PROBLEM REQUIREMENTS -
Please repeat all of the listing exactly.

DATA SHOWN -
----
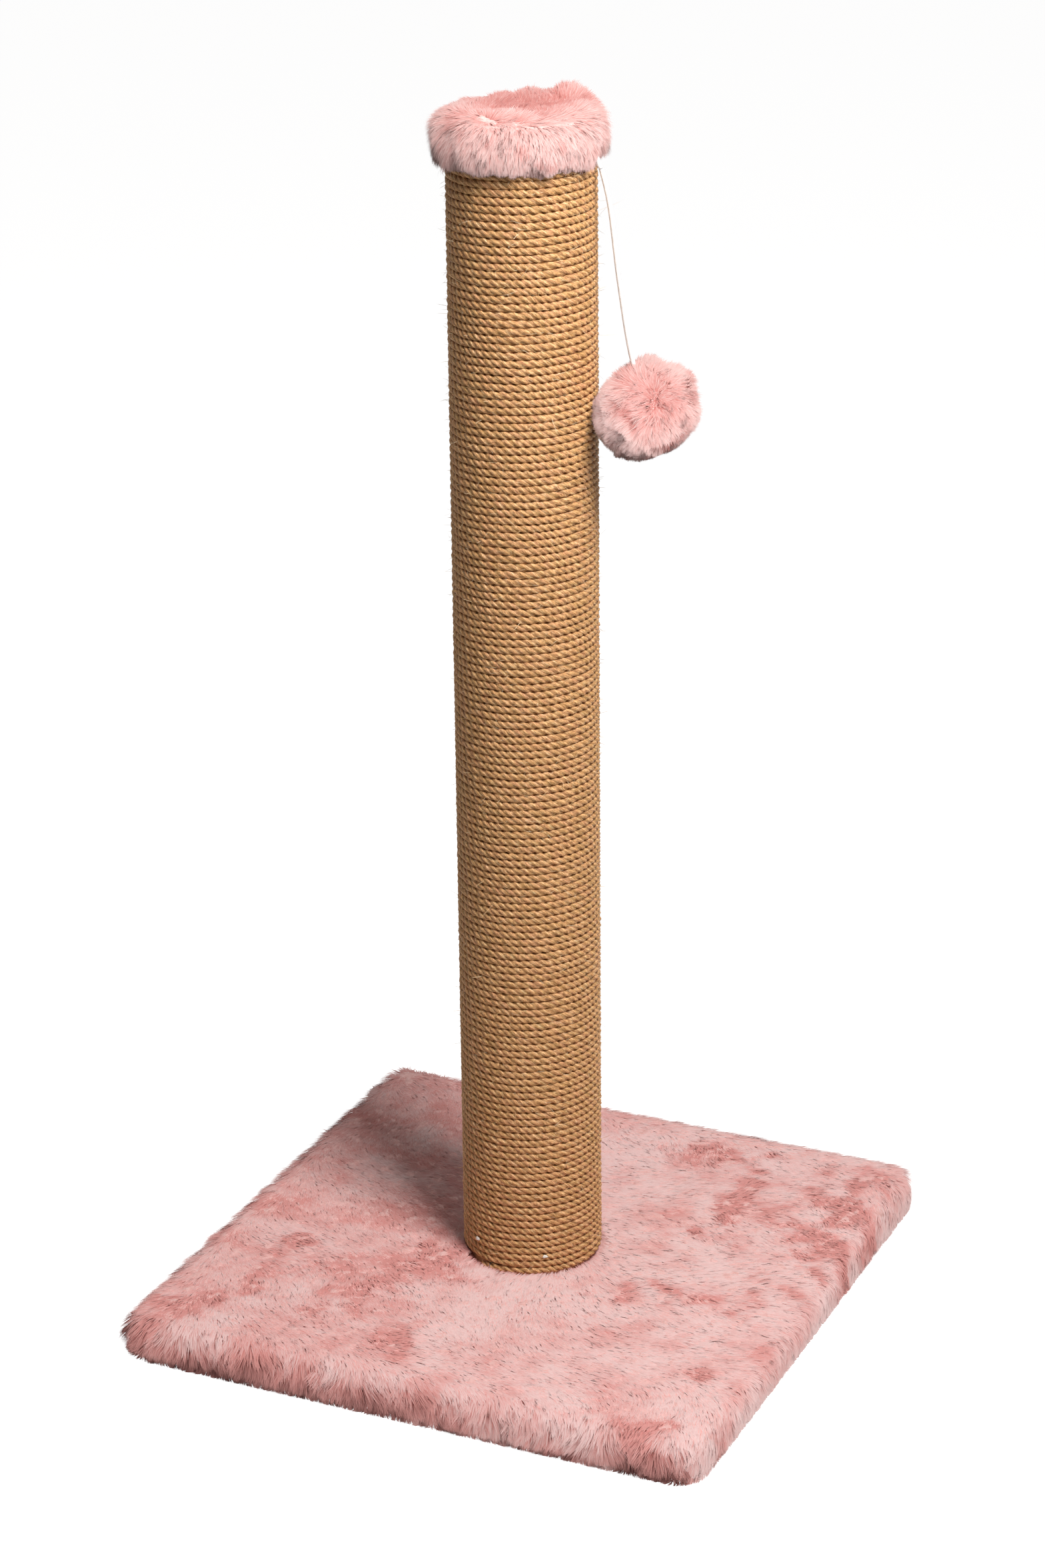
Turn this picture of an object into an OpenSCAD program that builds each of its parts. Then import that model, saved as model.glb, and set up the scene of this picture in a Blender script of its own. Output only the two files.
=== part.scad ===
// Cat scratcher: a plush covered base board, a post wound with sisal rope, a plush cap, and a plush
// ball that hangs from under the cap on a short cord.
// Millimetres, +Z up. The origin is on the floor, under the middle of the post.

/* [Base] */
// Side of the square base board
board_side = 500; // [360:10:700]
// Thickness of the base board
board_t = 25; // [16:1:40]
// Corner radius of the base board in plan
board_corner_r = 12; // [6:1:30]
// Depth of the pile on the base's sides
side_pile = 8.5; // [5:0.5:14]
// Depth of the pile on top of the base
top_pile = 11; // [6:0.5:18]
// Backing of the plush where the post's foot presses the pile flat
backing_t = 1.5; // [1:0.1:3]
// Thickness of the hem that folds under the base board
hem_t = 3; // [2:0.5:5]
// How far the hem reaches in under the base board
hem_w = 40; // [25:5:70]
// How far in from the board's edge the underside cloth ends
cloth_inset = 15; // [8:1:24]
// Thickness of the underside cloth
cloth_t = 1; // [0.8:0.1:2]

/* [Post] */
// Length of the cardboard tube
tube_len = 990; // [500:10:1500]
// Outside diameter of the cardboard tube
tube_od = 108; // [80:1:140]
// Wall of the cardboard tube
tube_wall = 5; // [3:0.5:8]
// Thickness of the plug in each end of the tube
plug_t = 22; // [15:1:30]
// Clearance of a plug in the tube
plug_clear = 0.1; // [0.05:0.05:0.5]
// Nails round each plug
plug_nail_count = 4; // [3:1:8]
// Length of a plug nail
plug_nail_len = 20; // [12:1:30]

/* [Bolt] */
// Nominal diameter of the bolt that holds the post to the base
bolt_d = 8; // [6:1:10]
// Length of the bolt under its head
bolt_len = 45; // [40:1:60]
// Width of the bolt's hexagon head across its flats
bolt_head_af = 13; // [10:0.5:16]
// Height of the bolt's head
bolt_head_h = 5.3; // [3:0.1:7]
// Outside diameter of the washer
washer_od = 28; // [20:1:34]
// Thickness of the washer
washer_t = 1.6; // [1:0.1:3]
// Depth of the counterbore for the head and the washer
counterbore_h = 9; // [8:0.5:12]
// Clearance round the bolt and round the washer
bolt_clear = 0.25; // [0.1:0.05:0.6]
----
SOLUTION FOR THIS EXERCISE -
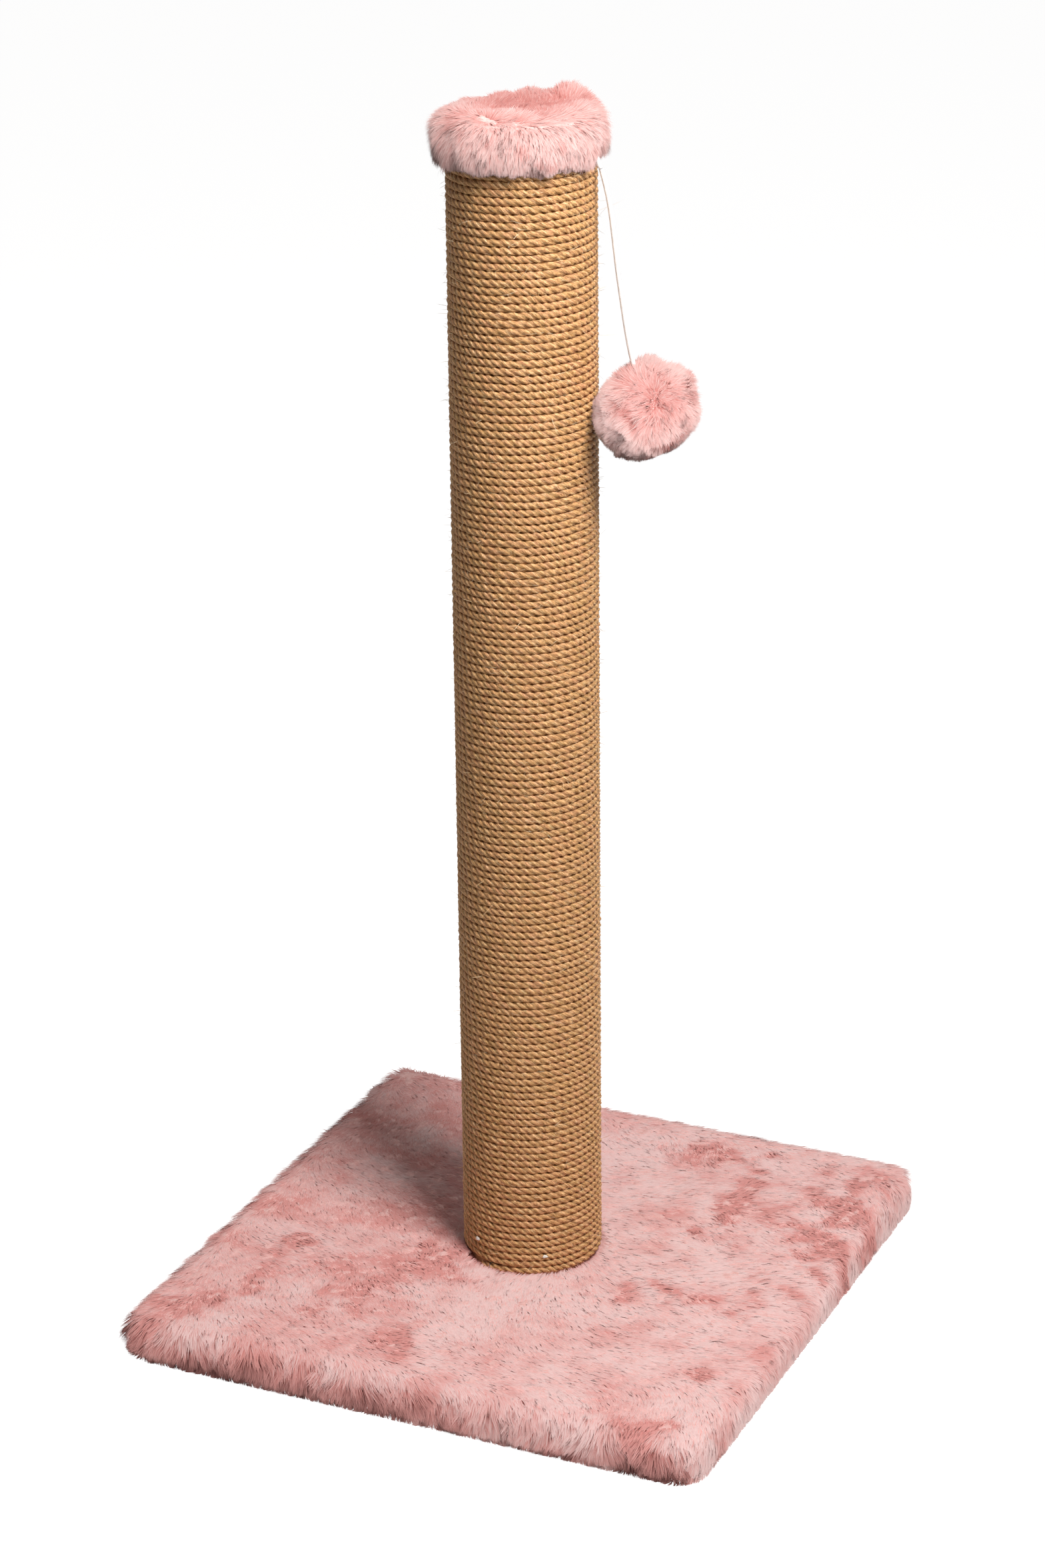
Turn this picture of an object into an OpenSCAD program that builds each of its parts. Then import that model, saved as model.glb, and set up the scene of this picture in a Blender script of its own. Output only the two files.
=== part.scad ===
// Cat scratcher: a plush covered base board, a post wound with sisal rope, a plush cap, and a plush
// ball that hangs from under the cap on a short cord.
// Millimetres, +Z up. The origin is on the floor, under the middle of the post.

/* [Base] */
// Side of the square base board
board_side = 500; // [360:10:700]
// Thickness of the base board
board_t = 25; // [16:1:40]
// Corner radius of the base board in plan
board_corner_r = 12; // [6:1:30]
// Depth of the pile on the base's sides
side_pile = 8.5; // [5:0.5:14]
// Depth of the pile on top of the base
top_pile = 11; // [6:0.5:18]
// Backing of the plush where the post's foot presses the pile flat
backing_t = 1.5; // [1:0.1:3]
// Thickness of the hem that folds under the base board
hem_t = 3; // [2:0.5:5]
// How far the hem reaches in under the base board
hem_w = 40; // [25:5:70]
// How far in from the board's edge the underside cloth ends
cloth_inset = 15; // [8:1:24]
// Thickness of the underside cloth
cloth_t = 1; // [0.8:0.1:2]

/* [Post] */
// Length of the cardboard tube
tube_len = 990; // [500:10:1500]
// Outside diameter of the cardboard tube
tube_od = 108; // [80:1:140]
// Wall of the cardboard tube
tube_wall = 5; // [3:0.5:8]
// Thickness of the plug in each end of the tube
plug_t = 22; // [15:1:30]
// Clearance of a plug in the tube
plug_clear = 0.1; // [0.05:0.05:0.5]
// Nails round each plug
plug_nail_count = 4; // [3:1:8]
// Length of a plug nail
plug_nail_len = 20; // [12:1:30]

/* [Bolt] */
// Nominal diameter of the bolt that holds the post to the base
bolt_d = 8; // [6:1:10]
// Length of the bolt under its head
bolt_len = 45; // [40:1:60]
// Width of the bolt's hexagon head across its flats
bolt_head_af = 13; // [10:0.5:16]
// Height of the bolt's head
bolt_head_h = 5.3; // [3:0.1:7]
// Outside diameter of the washer
washer_od = 28; // [20:1:34]
// Thickness of the washer
washer_t = 1.6; // [1:0.1:3]
// Depth of the counterbore for the head and the washer
counterbore_h = 9; // [8:0.5:12]
// Clearance round the bolt and round the washer
bolt_clear = 0.25; // [0.1:0.05:0.6]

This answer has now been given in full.